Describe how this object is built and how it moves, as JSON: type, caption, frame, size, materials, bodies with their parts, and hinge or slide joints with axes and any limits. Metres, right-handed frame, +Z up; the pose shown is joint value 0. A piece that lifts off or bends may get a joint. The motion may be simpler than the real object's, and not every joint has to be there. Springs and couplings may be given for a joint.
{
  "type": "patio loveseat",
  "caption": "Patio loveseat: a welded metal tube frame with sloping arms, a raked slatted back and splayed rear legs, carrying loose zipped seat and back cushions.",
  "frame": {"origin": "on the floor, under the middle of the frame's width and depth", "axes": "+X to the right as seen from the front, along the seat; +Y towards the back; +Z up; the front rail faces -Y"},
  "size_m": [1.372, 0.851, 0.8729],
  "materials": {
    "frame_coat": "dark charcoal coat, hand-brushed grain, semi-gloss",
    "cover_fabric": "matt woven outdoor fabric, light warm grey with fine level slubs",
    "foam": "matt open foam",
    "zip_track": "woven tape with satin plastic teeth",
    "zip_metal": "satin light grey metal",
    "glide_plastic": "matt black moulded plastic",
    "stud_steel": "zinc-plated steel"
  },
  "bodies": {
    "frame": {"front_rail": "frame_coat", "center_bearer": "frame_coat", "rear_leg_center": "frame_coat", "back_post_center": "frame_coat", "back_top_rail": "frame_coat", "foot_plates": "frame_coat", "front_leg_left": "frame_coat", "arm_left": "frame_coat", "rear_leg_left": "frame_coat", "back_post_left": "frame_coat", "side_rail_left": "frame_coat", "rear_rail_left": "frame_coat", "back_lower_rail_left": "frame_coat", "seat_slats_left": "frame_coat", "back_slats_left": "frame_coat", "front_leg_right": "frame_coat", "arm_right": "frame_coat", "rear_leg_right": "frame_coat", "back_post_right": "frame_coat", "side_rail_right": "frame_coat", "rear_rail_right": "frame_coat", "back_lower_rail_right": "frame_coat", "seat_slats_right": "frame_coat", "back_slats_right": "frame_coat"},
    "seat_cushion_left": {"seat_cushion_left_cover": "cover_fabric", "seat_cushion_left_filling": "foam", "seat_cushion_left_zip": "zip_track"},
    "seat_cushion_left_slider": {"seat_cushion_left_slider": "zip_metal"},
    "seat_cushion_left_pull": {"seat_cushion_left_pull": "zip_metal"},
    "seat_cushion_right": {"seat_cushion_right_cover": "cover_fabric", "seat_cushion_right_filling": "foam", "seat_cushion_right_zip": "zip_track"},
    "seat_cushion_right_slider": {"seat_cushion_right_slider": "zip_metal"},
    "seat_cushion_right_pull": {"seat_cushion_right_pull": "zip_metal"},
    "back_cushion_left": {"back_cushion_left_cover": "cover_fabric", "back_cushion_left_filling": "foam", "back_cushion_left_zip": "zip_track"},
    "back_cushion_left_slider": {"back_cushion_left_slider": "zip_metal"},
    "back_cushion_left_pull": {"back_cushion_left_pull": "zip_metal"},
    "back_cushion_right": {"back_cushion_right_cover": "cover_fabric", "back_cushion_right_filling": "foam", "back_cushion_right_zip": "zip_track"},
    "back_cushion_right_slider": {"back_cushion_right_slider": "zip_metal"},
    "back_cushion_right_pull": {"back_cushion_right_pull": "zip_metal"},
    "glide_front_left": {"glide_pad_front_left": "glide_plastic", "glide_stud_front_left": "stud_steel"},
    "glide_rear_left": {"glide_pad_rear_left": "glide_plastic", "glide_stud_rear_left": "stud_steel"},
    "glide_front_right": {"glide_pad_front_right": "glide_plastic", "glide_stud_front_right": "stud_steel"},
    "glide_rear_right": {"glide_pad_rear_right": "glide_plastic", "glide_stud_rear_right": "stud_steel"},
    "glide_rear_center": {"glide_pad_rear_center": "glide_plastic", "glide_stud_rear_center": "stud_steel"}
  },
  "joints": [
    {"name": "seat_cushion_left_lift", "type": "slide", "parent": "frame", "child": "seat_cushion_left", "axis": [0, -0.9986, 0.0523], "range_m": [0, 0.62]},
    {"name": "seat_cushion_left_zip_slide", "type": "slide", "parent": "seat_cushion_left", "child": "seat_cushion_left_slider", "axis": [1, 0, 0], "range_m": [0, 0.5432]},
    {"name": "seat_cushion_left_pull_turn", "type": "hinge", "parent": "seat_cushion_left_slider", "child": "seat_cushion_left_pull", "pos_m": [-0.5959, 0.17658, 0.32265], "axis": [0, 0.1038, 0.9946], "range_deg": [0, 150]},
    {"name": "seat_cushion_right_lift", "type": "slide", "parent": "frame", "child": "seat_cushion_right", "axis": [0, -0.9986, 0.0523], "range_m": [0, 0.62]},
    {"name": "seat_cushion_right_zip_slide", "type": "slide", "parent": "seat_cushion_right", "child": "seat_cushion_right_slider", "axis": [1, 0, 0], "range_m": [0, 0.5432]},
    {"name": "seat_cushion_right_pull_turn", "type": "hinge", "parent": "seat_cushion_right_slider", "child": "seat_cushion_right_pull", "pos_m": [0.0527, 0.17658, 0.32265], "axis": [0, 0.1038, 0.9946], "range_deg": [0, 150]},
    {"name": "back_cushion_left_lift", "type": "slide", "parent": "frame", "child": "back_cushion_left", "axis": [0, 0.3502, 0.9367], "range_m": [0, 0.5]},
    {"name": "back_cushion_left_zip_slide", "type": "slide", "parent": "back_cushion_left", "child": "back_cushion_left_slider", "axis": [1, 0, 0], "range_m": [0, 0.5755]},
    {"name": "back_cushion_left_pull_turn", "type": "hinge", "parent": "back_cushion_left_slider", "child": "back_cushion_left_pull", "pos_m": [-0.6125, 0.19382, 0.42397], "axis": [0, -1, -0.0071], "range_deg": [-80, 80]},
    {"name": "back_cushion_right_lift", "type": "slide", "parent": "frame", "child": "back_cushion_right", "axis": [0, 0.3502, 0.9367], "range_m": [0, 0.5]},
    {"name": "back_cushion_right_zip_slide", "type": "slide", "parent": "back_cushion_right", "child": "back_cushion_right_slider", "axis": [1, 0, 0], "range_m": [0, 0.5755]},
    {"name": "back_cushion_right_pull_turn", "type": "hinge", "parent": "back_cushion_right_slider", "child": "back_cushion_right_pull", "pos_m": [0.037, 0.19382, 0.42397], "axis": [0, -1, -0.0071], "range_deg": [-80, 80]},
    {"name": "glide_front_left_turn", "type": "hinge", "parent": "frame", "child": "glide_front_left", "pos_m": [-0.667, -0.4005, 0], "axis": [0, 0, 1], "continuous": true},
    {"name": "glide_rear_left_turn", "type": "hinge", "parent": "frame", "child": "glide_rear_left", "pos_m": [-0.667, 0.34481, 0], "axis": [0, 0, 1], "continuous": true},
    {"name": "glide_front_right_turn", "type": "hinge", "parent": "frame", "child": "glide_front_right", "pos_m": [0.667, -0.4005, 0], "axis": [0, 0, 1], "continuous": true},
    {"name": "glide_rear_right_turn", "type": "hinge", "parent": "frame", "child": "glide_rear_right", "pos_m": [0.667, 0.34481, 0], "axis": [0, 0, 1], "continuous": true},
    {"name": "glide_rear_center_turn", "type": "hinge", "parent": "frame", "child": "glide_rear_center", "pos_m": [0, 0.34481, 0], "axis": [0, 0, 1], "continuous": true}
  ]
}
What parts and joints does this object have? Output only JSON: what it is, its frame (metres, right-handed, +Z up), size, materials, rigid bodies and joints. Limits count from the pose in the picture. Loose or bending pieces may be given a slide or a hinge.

* _What you need to do_:
Your task is to repeat the data exactly, with nothing left out.

* _Answer below_:
Describe how this object is built and how it moves, as JSON: type, caption, frame, size, materials, bodies with their parts, and hinge or slide joints with axes and any limits. Metres, right-handed frame, +Z up; the pose shown is joint value 0. A piece that lifts off or bends may get a joint. The motion may be simpler than the real object's, and not every joint has to be there. Springs and couplings may be given for a joint.
{
  "type": "patio loveseat",
  "caption": "Patio loveseat: a welded metal tube frame with sloping arms, a raked slatted back and splayed rear legs, carrying loose zipped seat and back cushions.",
  "frame": {"origin": "on the floor, under the middle of the frame's width and depth", "axes": "+X to the right as seen from the front, along the seat; +Y towards the back; +Z up; the front rail faces -Y"},
  "size_m": [1.372, 0.851, 0.8729],
  "materials": {
    "frame_coat": "dark charcoal coat, hand-brushed grain, semi-gloss",
    "cover_fabric": "matt woven outdoor fabric, light warm grey with fine level slubs",
    "foam": "matt open foam",
    "zip_track": "woven tape with satin plastic teeth",
    "zip_metal": "satin light grey metal",
    "glide_plastic": "matt black moulded plastic",
    "stud_steel": "zinc-plated steel"
  },
  "bodies": {
    "frame": {"front_rail": "frame_coat", "center_bearer": "frame_coat", "rear_leg_center": "frame_coat", "back_post_center": "frame_coat", "back_top_rail": "frame_coat", "foot_plates": "frame_coat", "front_leg_left": "frame_coat", "arm_left": "frame_coat", "rear_leg_left": "frame_coat", "back_post_left": "frame_coat", "side_rail_left": "frame_coat", "rear_rail_left": "frame_coat", "back_lower_rail_left": "frame_coat", "seat_slats_left": "frame_coat", "back_slats_left": "frame_coat", "front_leg_right": "frame_coat", "arm_right": "frame_coat", "rear_leg_right": "frame_coat", "back_post_right": "frame_coat", "side_rail_right": "frame_coat", "rear_rail_right": "frame_coat", "back_lower_rail_right": "frame_coat", "seat_slats_right": "frame_coat", "back_slats_right": "frame_coat"},
    "seat_cushion_left": {"seat_cushion_left_cover": "cover_fabric", "seat_cushion_left_filling": "foam", "seat_cushion_left_zip": "zip_track"},
    "seat_cushion_left_slider": {"seat_cushion_left_slider": "zip_metal"},
    "seat_cushion_left_pull": {"seat_cushion_left_pull": "zip_metal"},
    "seat_cushion_right": {"seat_cushion_right_cover": "cover_fabric", "seat_cushion_right_filling": "foam", "seat_cushion_right_zip": "zip_track"},
    "seat_cushion_right_slider": {"seat_cushion_right_slider": "zip_metal"},
    "seat_cushion_right_pull": {"seat_cushion_right_pull": "zip_metal"},
    "back_cushion_left": {"back_cushion_left_cover": "cover_fabric", "back_cushion_left_filling": "foam", "back_cushion_left_zip": "zip_track"},
    "back_cushion_left_slider": {"back_cushion_left_slider": "zip_metal"},
    "back_cushion_left_pull": {"back_cushion_left_pull": "zip_metal"},
    "back_cushion_right": {"back_cushion_right_cover": "cover_fabric", "back_cushion_right_filling": "foam", "back_cushion_right_zip": "zip_track"},
    "back_cushion_right_slider": {"back_cushion_right_slider": "zip_metal"},
    "back_cushion_right_pull": {"back_cushion_right_pull": "zip_metal"},
    "glide_front_left": {"glide_pad_front_left": "glide_plastic", "glide_stud_front_left": "stud_steel"},
    "glide_rear_left": {"glide_pad_rear_left": "glide_plastic", "glide_stud_rear_left": "stud_steel"},
    "glide_front_right": {"glide_pad_front_right": "glide_plastic", "glide_stud_front_right": "stud_steel"},
    "glide_rear_right": {"glide_pad_rear_right": "glide_plastic", "glide_stud_rear_right": "stud_steel"},
    "glide_rear_center": {"glide_pad_rear_center": "glide_plastic", "glide_stud_rear_center": "stud_steel"}
  },
  "joints": [
    {"name": "seat_cushion_left_lift", "type": "slide", "parent": "frame", "child": "seat_cushion_left", "axis": [0, -0.9986, 0.0523], "range_m": [0, 0.62]},
    {"name": "seat_cushion_left_zip_slide", "type": "slide", "parent": "seat_cushion_left", "child": "seat_cushion_left_slider", "axis": [1, 0, 0], "range_m": [0, 0.5432]},
    {"name": "seat_cushion_left_pull_turn", "type": "hinge", "parent": "seat_cushion_left_slider", "child": "seat_cushion_left_pull", "pos_m": [-0.5959, 0.17658, 0.32265], "axis": [0, 0.1038, 0.9946], "range_deg": [0, 150]},
    {"name": "seat_cushion_right_lift", "type": "slide", "parent": "frame", "child": "seat_cushion_right", "axis": [0, -0.9986, 0.0523], "range_m": [0, 0.62]},
    {"name": "seat_cushion_right_zip_slide", "type": "slide", "parent": "seat_cushion_right", "child": "seat_cushion_right_slider", "axis": [1, 0, 0], "range_m": [0, 0.5432]},
    {"name": "seat_cushion_right_pull_turn", "type": "hinge", "parent": "seat_cushion_right_slider", "child": "seat_cushion_right_pull", "pos_m": [0.0527, 0.17658, 0.32265], "axis": [0, 0.1038, 0.9946], "range_deg": [0, 150]},
    {"name": "back_cushion_left_lift", "type": "slide", "parent": "frame", "child": "back_cushion_left", "axis": [0, 0.3502, 0.9367], "range_m": [0, 0.5]},
    {"name": "back_cushion_left_zip_slide", "type": "slide", "parent": "back_cushion_left", "child": "back_cushion_left_slider", "axis": [1, 0, 0], "range_m": [0, 0.5755]},
    {"name": "back_cushion_left_pull_turn", "type": "hinge", "parent": "back_cushion_left_slider", "child": "back_cushion_left_pull", "pos_m": [-0.6125, 0.19382, 0.42397], "axis": [0, -1, -0.0071], "range_deg": [-80, 80]},
    {"name": "back_cushion_right_lift", "type": "slide", "parent": "frame", "child": "back_cushion_right", "axis": [0, 0.3502, 0.9367], "range_m": [0, 0.5]},
    {"name": "back_cushion_right_zip_slide", "type": "slide", "parent": "back_cushion_right", "child": "back_cushion_right_slider", "axis": [1, 0, 0], "range_m": [0, 0.5755]},
    {"name": "back_cushion_right_pull_turn", "type": "hinge", "parent": "back_cushion_right_slider", "child": "back_cushion_right_pull", "pos_m": [0.037, 0.19382, 0.42397], "axis": [0, -1, -0.0071], "range_deg": [-80, 80]},
    {"name": "glide_front_left_turn", "type": "hinge", "parent": "frame", "child": "glide_front_left", "pos_m": [-0.667, -0.4005, 0], "axis": [0, 0, 1], "continuous": true},
    {"name": "glide_rear_left_turn", "type": "hinge", "parent": "frame", "child": "glide_rear_left", "pos_m": [-0.667, 0.34481, 0], "axis": [0, 0, 1], "continuous": true},
    {"name": "glide_front_right_turn", "type": "hinge", "parent": "frame", "child": "glide_front_right", "pos_m": [0.667, -0.4005, 0], "axis": [0, 0, 1], "continuous": true},
    {"name": "glide_rear_right_turn", "type": "hinge", "parent": "frame", "child": "glide_rear_right", "pos_m": [0.667, 0.34481, 0], "axis": [0, 0, 1], "continuous": true},
    {"name": "glide_rear_center_turn", "type": "hinge", "parent": "frame", "child": "glide_rear_center", "pos_m": [0, 0.34481, 0], "axis": [0, 0, 1], "continuous": true}
  ]
}
What parts and joints does this object have? Output only JSON: what it is, its frame (metres, right-handed, +Z up), size, materials, rigid bodies and joints. Limits count from the pose in the picture. Loose or bending pieces may be given a slide or a hinge.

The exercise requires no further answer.